4. The allegations of the petition are sufficient to charge negligence by the defendant's employees in directing the plaintiff to step on the mound of dirt and across the ditch, when this means of crossing appeared to the plaintiff to be safe but was not safe, and in assuring the plaintiff that it was safe to cross when by the exercise of ordinary care they could have discovered otherwise. Lenkeit v. Chandler, 97 Ga. App. 769 (104 SE2d 476); Etheridge Motors v. Haynie, 103 Ga. App. 676, supra; Restatement of the Law of Torts, 840, 310; 843, 311. Accord Burks v. Green, 85 Ga. App. 327, 329 (69 SE2d 686); King Hardware Co. v. Ennis, 39 Ga.
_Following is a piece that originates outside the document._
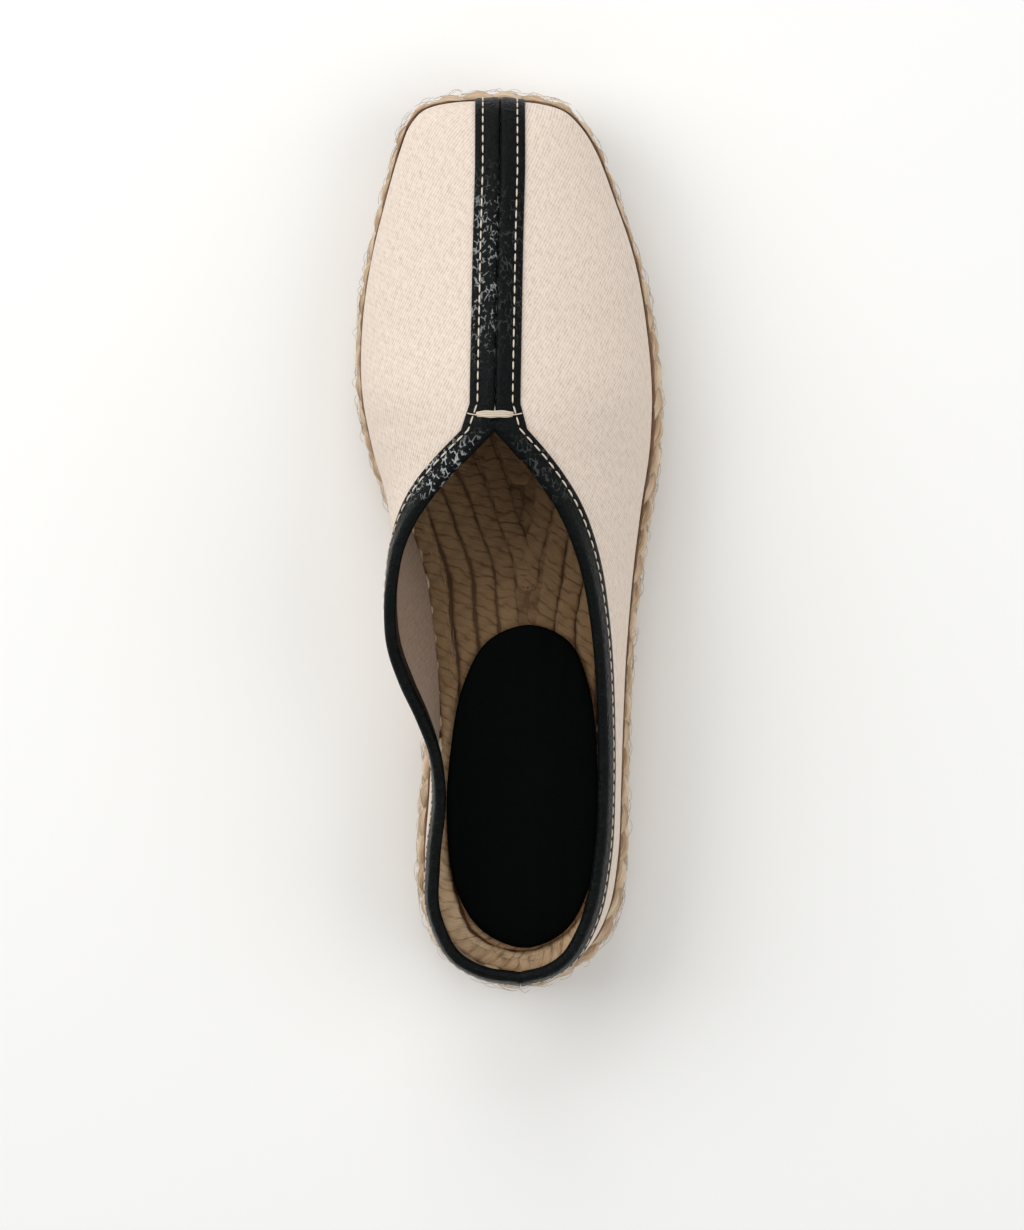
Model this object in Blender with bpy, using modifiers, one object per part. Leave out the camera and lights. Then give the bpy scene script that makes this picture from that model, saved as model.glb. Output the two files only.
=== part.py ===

App. 355 (147 SE 119); Segal v. Carroll Furniture Co., 51 Ga. App. 164 (179 SE 775).
The trial court erred in sustaining the general demurrer.
Judgment reversed. Felton, C. J., and Bell, J., concur.
Oliver, Davis & Maner, Edwin Maner, Jr., contra.
Richardson, Jones & Doremus, Ogden Doremus, Aaron Kravitch, for plaintiffs in error.
DECIDED APRIL 23, 1962 -- REHEARING DENIED MAY 16, 1962.